SpaceX sent another 60 satellites into orbit on Monday, one of many such launches the company hopes to conduct over the next year as it works to build a massive broadband-from-space business.
A Falcon 9 rocket carrying the satellites took off from Florida’s Canaveral Air Force Station at 9:56 am ET, and about an hour later, the company confirmed the satellites deployed in orbit.
SpaceX’s internet constellation, called Starlink, will require hundreds of satellites working in tandem to provide seamless internet connections on the ground. The 60 satellites launched Monday will add to the dozens launched in May on the first Starlink flight, and the company plans to launch as many as 24 more missions next year as it builds up its network — adding more bandwidth and coverage area.

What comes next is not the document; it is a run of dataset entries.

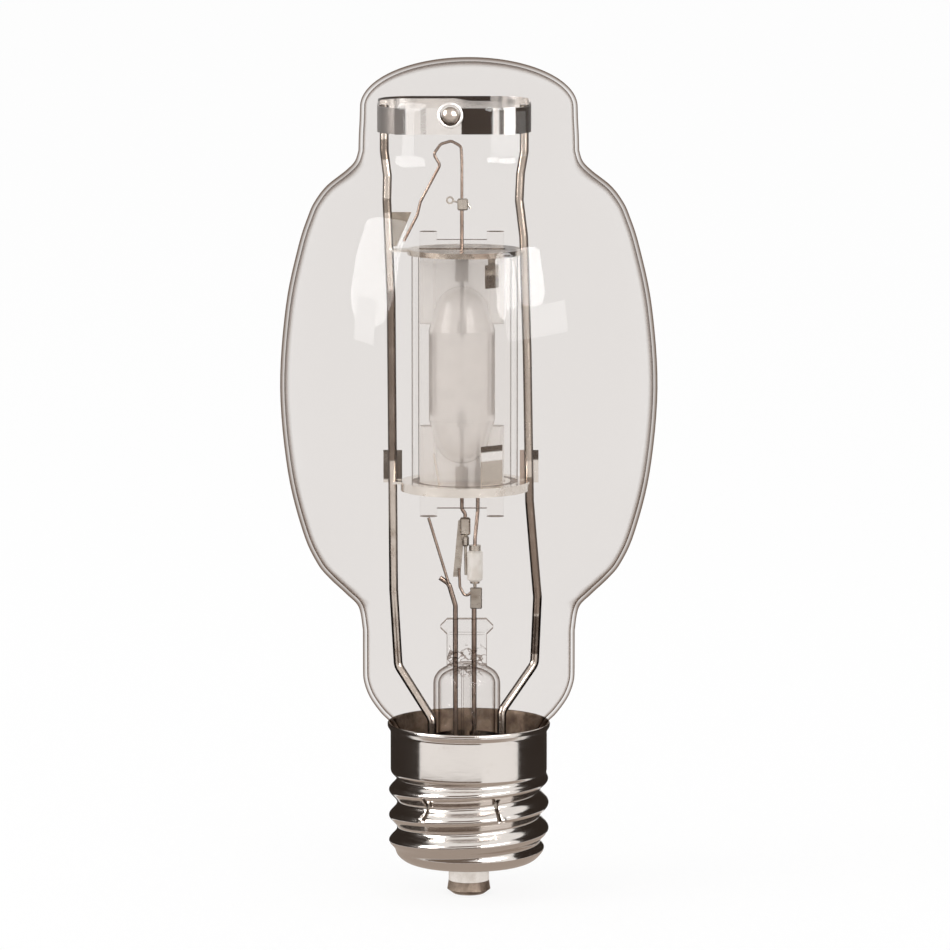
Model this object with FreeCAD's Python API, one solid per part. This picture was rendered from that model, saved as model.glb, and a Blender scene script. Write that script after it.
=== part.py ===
import FreeCAD, Part
import math
import os

os.makedirs("parts", exist_ok=True)

# A clear bulged-tubular metal halide lamp on a mogul screw base.
# Millimetres. The origin is at the tip of the centre contact, +Z runs up the
# lamp's axis, -Y is the front and +X is the right-hand side.

# Clearances
seat_gap = 0.04          # between pieces that are welded, soldered or sealed
slide_gap = 0.25         # round a piece that passes through a slot

# Outer bulb
overall_height = 206.8
glass_wall = 1.0
bulb_radius = 46.25
bulb_widest_height = 126.0
dome_radius = 26.9
dome_top_radius = 26.5
dome_rise = 12.0
dome_tube_length = 10.6
neck_radius = 26.1
neck_top_height = 66.0
neck_bottom_height = 56.5
seal_radius = 16.6
seal_top_height = 34.0
seal_bottom_height = 22.0

# Screw shell of the base
thread_pitch = 6.35
thread_crest_radius = 19.75
thread_depth = 2.0
thread_turns = 3.0
thread_front_height = 21.3
shell_wall = 0.4
skirt_radius = 19.33
skirt_height = 9.9
rim_radius = 20.05
rim_height = 1.5
shell_bottom_height = 8.0
shell_corner_radius = 5.0
shell_hole_radius = 11.5
stake_width = 1.1
stake_height = 4.4
stake_angles = (-34.8, 22.5)

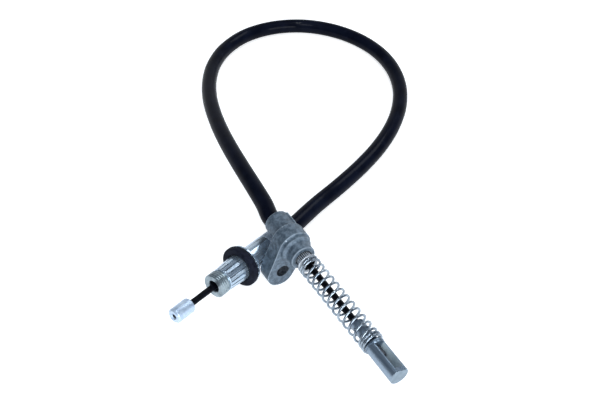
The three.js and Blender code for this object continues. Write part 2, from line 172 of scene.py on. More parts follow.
def surface(name, place, look):
    material, nodes, links, shader = newMaterial(name)
    vector = localCoordinates(nodes, links, place)
    along = stretched(nodes, links, vector, look.get("patchStretch", (1, 1, 1)))
    patches = noise(nodes, links, along, look["patchScale"])
    colour = ramp(nodes, links, patches, *mixing["patchRamp"], look["dark"], look["light"])
    if "edge" in look:
        # raised edges get a painted highlight, lighter along the rims
        bend = nodes.new("ShaderNodeNewGeometry").outputs["Pointiness"]
        rimHighlight = ramp(nodes, links, bend, look["edgeFrom"], look["edgeTo"], (0, 0, 0), (1, 1, 1))
        mixed = nodes.new("ShaderNodeMix")
        mixed.data_type = "RGBA"
        links.new(rimHighlight, mixed.inputs["Factor"])
        links.new(colour, mixed.inputs["A"])
        mixed.inputs["B"].default_value = (*look["edge"], 1)
        colour = mixed.outputs["Result"]
    links.new(colour, shader.inputs["Base Color"])
    shader.inputs["Metallic"].default_value = look["metallic"]
    rough = mapped(nodes, links, patches, mixing["patchSpan"], look["roughness"])
    links.new(rough, shader.inputs["Roughness"])
    fine = noise(nodes, links, vector, look["grainScale"], *mixing["grainNoise"])
    normal = bump(nodes, links, fine, look["grain"], mixing["grainDepth"])
    if "lines" in look:
        drawn = stretched(nodes, links, vector, look["lineScale"])
        lines = noise(nodes, links, drawn, 1.0, *mixing["lineNoise"])
        normal = bump(nodes, links, lines, look["lines"], mixing["lineDepth"], normal)
    links.new(normal, shader.inputs["Normal"])
    if "coat" in look:
        shader.inputs["Coat Weight"].default_value = look["coat"]
        shader.inputs["Coat Roughness"].default_value = look["coatRoughness"]
    if "specular" in look:
        shader.inputs["Specular IOR Level"].default_value = look["specular"]
    return material


# Noise stretched along a fitting, for drawn or turned steel
drawnLines = (60, 5000, 5000)
drawnPatches = (0.1, 1.6, 1.6)

castLook = {
    "dark": (0.05, 0.078, 0.108), "light": (0.17, 0.226, 0.288), "patchScale": 520, "metallic": 0.4,
    "roughness": (0.42, 0.58), "grainScale": 3200, "grain": 0.5,
    # the edge colour is a painted highlight along raised rims
    "edge": (0.42, 0.5, 0.58), "edgeFrom": 0.51, "edgeTo": 0.575,
}
# painted shade for the wall of the bolt hole
holeShadeLook = {
    "dark": (0.03, 0.04, 0.05), "light": (0.2, 0.23, 0.27), "patchScale": 500, "metallic": 0.3,
    "roughness": (0.5, 0.65), "grainScale": 3000, "grain": 0.4,
}
plateLook = {
    "dark": (0.36, 0.46, 0.56), "light": (0.56, 0.67, 0.79), "patchScale": 260, "metallic": 0.85,
    "roughness": (0.18, 0.3), "grainScale": 2600, "grain": 0.015, "lines": 0.04, "lineScale": drawnLines,
    "patchStretch": drawnPatches,
}
# painted shade for the floors of the ferrule's grooves
grooveShadeLook = {
    "dark": (0.03, 0.045, 0.07), "light": (0.09, 0.12, 0.16), "patchScale": 300, "metallic": 0.5,
    "roughness": (0.35, 0.5), "grainScale": 2600, "grain": 0.1,
}
mouthLook = {
    "dark": (0.19, 0.24, 0.27), "light": (0.34, 0.41, 0.45), "patchScale": 260, "metallic": 0.7,
    "roughness": (0.24, 0.36), "grainScale": 2600, "grain": 0.04,
}
sleeveLook = {
    "dark": (0.42, 0.47, 0.53), "light": (0.72, 0.77, 0.82), "patchScale": 300, "metallic": 0.4,
    "roughness": (0.24, 0.34), "grainScale": 2600, "grain": 0.1,
}
crimpLook = {
    "dark": (0.34, 0.43, 0.54), "light": (0.5, 0.6, 0.72), "patchScale": 300, "metallic": 0.25,
    "roughness": (0.32, 0.45), "grainScale": 2600, "grain": 0.08, "lines": 0.15, "lineScale": drawnLines,
    "patchStretch": drawnPatches,
}
rodLook = {
    "dark": (0.1, 0.14, 0.19), "light": (0.26, 0.33, 0.41), "patchScale": 180, "metallic": 0.8,
    "roughness": (0.25, 0.38), "grainScale": 2200, "grain": 0.1, "lines": 0.15, "lineScale": drawnLines,
    "patchStretch": drawnPatches,
}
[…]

The company has permission from regulators to launch more than 10,000 Starlink satellites and it recently requested permission to add as many as 30,000 to that number.
Of the first batch of 60 satellites launched in May, three malfunctioned and were unable to communicate with the ground. Those devices will be left to float around aimlessly until the Earth’s gravity can slowly drag them back out of orbit. That could take years.
Two other satellites were directed to dive back toward Earth to “simulate an end of life disposal.” SpaceX wants its functioning satellites to save enough fuel for the journey home after they finish their business in space; it’s part of the company’s plan to ensure its satellites don’t contribute to space junk.
The remaining satellites from that launch are already operating. Last month, SpaceX CEO and chief engineer Elon Musk sent out the first tweet using Starlink service.
“We still have a long way to go from tweets to 4K cat videos, but we are on our way,” said Lauren Lyons, a SpaceX engineer who hosted the webcast of Monday’s launch.
The company hopes that Starlink could one day bring internet access to a significant portion of the world’s population who live in areas without the infrastructure for wireless or who aren’t happy with their current providers. Musk has said Starlink could generate $30 billion or more in revenue each year for SpaceX.
The business will launch first in the United States and Canada, potentially as soon as next year. The company wants to have global coverage by the end of 2020, though it will need to hash out deals with foreign governments for permission to operate abroad.
Other tech companies have tried and failed to build satellite internet constellations to provide inexpensive broadband services. SpaceX has said one reason it will be successful is its ability to launch cheaply on its own rockets. The Falcon 9 was a game-changer for the space industry because of its $60 million price tag, which is roughly one-third the price of similarly sized rockets.
Part of the reason the Falcon 9 is so cheap, according to SpaceX, is because the company has the ability to reuse parts of the hardware.
SpaceX routinely recycles the first-stage booster, the bottom portion of the rocket that gives the initial thrust at launch. The booster used on Monday was previously used on three missions, marking the first time SpaceX has used the same booster on four trips to space.
It was also the first mission on which the Falcon 9 flew with a used fairing, which is the cone-shaped portion at the top of the rocket that protects satellites during launch.
SpaceX is not alone in its mission to beam internet from space: Similar constellations have been proposed by Amazon and Softbank-backed OneWeb. These companies have harped on the economic possibilities of delivering cheap, high-speed internet across the globe.
But the idea of deploying thousands of new devices into Earth’s orbit is controversial. Astronomers have raised concerns about how it will impact their ability to observe the night sky. And there are concerns about safety — particularly how to ensure that newly deployed satellites don’t collide and add to the space debris issue.
Throughout history, only about 8,000 satellites have ever been sent to space, and there are about 2,000 currently active satellites. With current plans for satellite constellations, that number could grow by more than 20,000 in just a decade.
SpaceX and OneWeb have discussed plans for ensuring their devices won’t add to the debris issue. For instance, SpaceX’s satellites have autonomous maneuvering abilities, meaning they can automatically dodge potential collisions with other satellites or debris.